Mikhail Khodorkovsky: Putin needs Tucker Carlson because ordinary Russians love the West

February 9, 2024

Russian president needs validation he thinks interview with US journalist gives him for one reason – to keep him in power

 Among world leaders, Vladimir Putin is possibly the easiest to analyse. The one thing you need to keep in mind is: every single thing that Putin does, he does it for staying in power.

Cracking down on the opposition, eliminating dissent, stifling the free press and keepingbusinesses in check – all of this is pursuit of the sole goal: to stay in power. Even the invasion of Ukraine, which many tend to see from an imperialist or colonial angle, is rooted in domestic, not foreign policy, objectives.

In this war, Putin is exploiting Russians’ national trauma, resentment and nostalgia for a great Russia to boost his popularity and cement the legitimacy of his rule.

Putin’s propaganda machine is portraying Ukraine as a proxy of the West, Russia’s sworn, formidable enemy. It is the West and Nato that Putin is fighting in Ukraine, and this is how most Russians have been shaped to view this war.

But if you believe that the West is Russia’s existential enemy, then where does the Tucker Carlson phenomenon fit in? How come Carlson has become a darling of Russian state media and what does it do to help Putin tighten his grip on power?

Carlson’s every step on Russian soil has garnered more media coverage than any recent visit of any world leader or a pop star: Carlson is here, Carlson is there. It’s a weird spectacle. But it’s easy to explain.

The Kremlin and its propaganda machine may be waging wars with the “collective West”as they call it but the Russian leadership is still dependent on public opinion in the West. Putin has been desperately seeking recognition in the West throughout his political career, and he built his legitimacy inside Russia on this recognition.

Russians undoubtedly have largely Western tastes, behaviour and consumption patterns. Russians watch Hollywood movies and love German-made cars, Italian clothes and Finnish groceries. Any Russian could easily name a Western athlete, film star or a writer – but would struggle to come up with a name for a Chinese or an Indian one.

To Russians, the West is both a bully and a role model. And Western recognition in Russia has way more traction than the domestic one, especially because Russians are well aware of how disingenuous the Russian propaganda is.

The invasion of Ukraine has pushed the West to turn its back on Russia. Putin is no longer invited to global summits. He no longer gets to host high-placed politicians in Moscow. Russian athletes have been barred from international competitions, and the Russian leadership has been slapped with international sanctions.

Putin has lost most of his fans among once Kremlin-friendly Western politicians, business leaders and journalists.

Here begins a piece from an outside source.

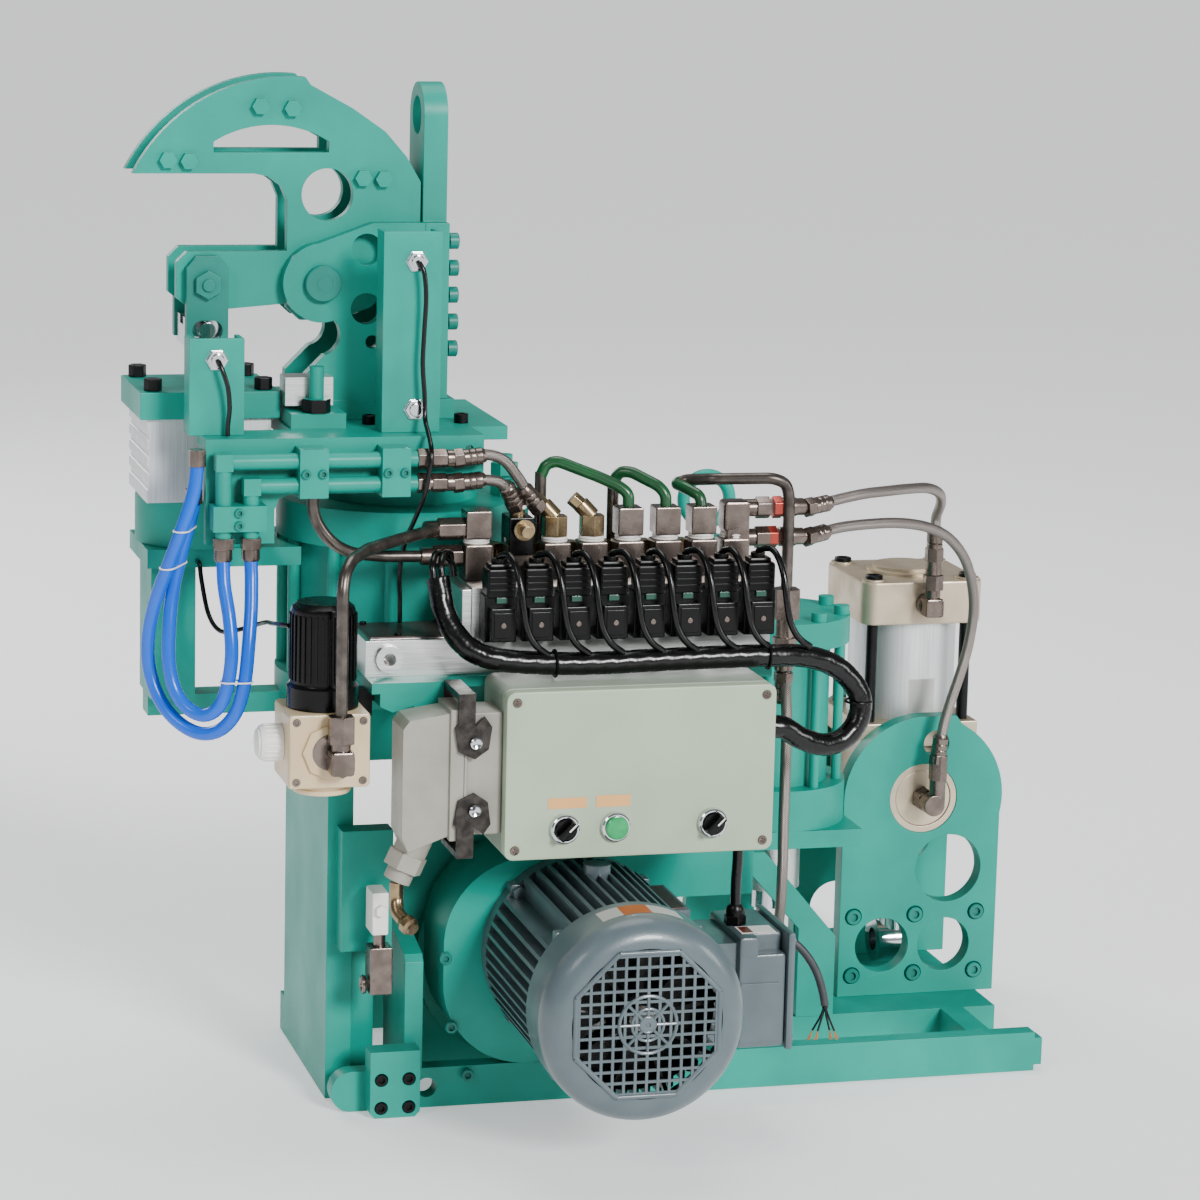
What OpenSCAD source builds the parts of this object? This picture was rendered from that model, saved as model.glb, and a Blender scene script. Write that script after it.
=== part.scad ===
// Power and actuation head of a bundle tying machine.
// +X right, +Y towards the back, +Z up. The origin is on the floor under the middle of the base.

/* [Base] */
// Left end of the base beam
base_left = -290; // [-300:1:-288]
// Right end of the base beam
base_right = 438; // [430:1:450]
// Height of the base beams
beam_h = 40; // [36:1:44]
// Height of the table top
table_top = 381; // [378:1:384]

/* [Motor] */
// Motor axis, X
motor_x = -53; // [-56:1:-50]
// Motor axis, Z
motor_z = 156; // [153:1:159]
// Outside radius of the fan cover
motor_r = 97; // [95:1:99]

/* [Gears] */
// Teeth on the pinion
pinion_teeth = 16; // [14:1:18]
// Teeth on the driven gear
gear_teeth = 40; // [36:1:40]
// Gear module
gear_module = 2; // [2:1:2]

/* [Control box] */
// Width of the control box
box_w = 260; // [258:1:262]
// Height of the control box
box_h = 160; // [158:1:162]
// Depth of the control box with its lid
box_d = 90; // [88:1:92]

/* [Manifold] */
// Number of solenoid valves
valve_count = 8; // [6:1:8]
// Distance between valves
valve_pitch = 36.2; // [35:0.1:37]

/* [Jaw] */
// Jaw pivot, X
jaw_x = -281; // [-283:1:-279]
// Jaw pivot, Z
jaw_z = 785; // [783:1:787]
// Radius of the pivot pin
pivot_r = 13.5; // [12:0.5:14]
// Length of the jaw's lever arm
lever_len = 110; // [108:1:112]
// Thickness of each jaw plate
jaw_t = 12; // [10:1:12]

/* [Cylinders] */
// Radius of the drum housing
drum_r = 115; // [112:1:116]
// Side of the lift cylinder's square head
lift_head_w = 132; // [128:1:134]
// Radius of the lift cylinder's tube
lift_tube_r = 56; // [54:1:58]
// Radius of the stroke cylinder's flanges
stroke_flange_r = 75; // [73:1:76]

/* [Hoses] */
// Diameter of the braided hoses
braid_d = 10.6; // [10:0.2:12]
// Diameter of the blue hoses
blue_d = 13; // [12:0.5:14]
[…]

The Kremlin is hurting so much from the stonewalling by the West that it is desperate enough to resort to ridiculous means.

Russian propagandists have recently been posting plaudits for Putin in the comment sections of western media outlets under the guise of Europeans or Americans only for these comments to be shared in Russia and held up as the prevailing opinion in the West.

Putin and his regime badly lack the validation from the West needed to bolster his legitimacy at home.

Enter Tucker Carlson. In the opening days of the Russian invasion of Ukraine, Carlson spent quite a bit of time on his show defending Putin and accusing the US of provoking the war, making him an instant darling for Kremlin propagandists.

All Russian TV channels – most of which are, by the way, run by Putin’s alleged mistress Alina Kabaeva – received orders from the Kremlin administration: use Carlson’s soundbites as much as you can.

Kremlin’s most precious jewel

Carlson is the most precious jewel of the Kremlin’s propaganda machine. He parroted a Kremlin conspiracy theory about “biolabs” in Ukraine, condemned Zelensky for “willingness” to launch a nuclear strike on Russia and accused Joe Biden of trying to establish a “dictatorship” in the US like the one in Ukraine.

These allegations could definitely find a place in the speech of Russia’s president, but are not commonplace in the musings of a prominent American journalist.

At last, everything fell into place: Carlson is in Moscow to interview Putin. At this decisive moment, the self-proclaimed American patriot joined the camp of power-crazy former KGB officers and notorious Russian propagandists like Dmitry Kiselev, who famously threatened to turn the US into “radioactive ash”.

Carlson these days embodies Putin’s need for confirmation by the West, which he needs to sustain his legitimacy at home. But this need is also Putin’s Achilles’ heel which lays bare the vulnerabilities of the Russian dictator.

If Putin is that dependent on Western recognition and confirmation, then the West finally has a clear idea what to do.

Putin’s legitimacy at home must be undermined by refusing to recognise him as a legitimate president after the presidential elections in March.

What’s more, there is a solid legal ground to do so: as the vote for Putin is going to be held not only across Russia but also in the areas of Ukraine that Putin has unlawfully annexed.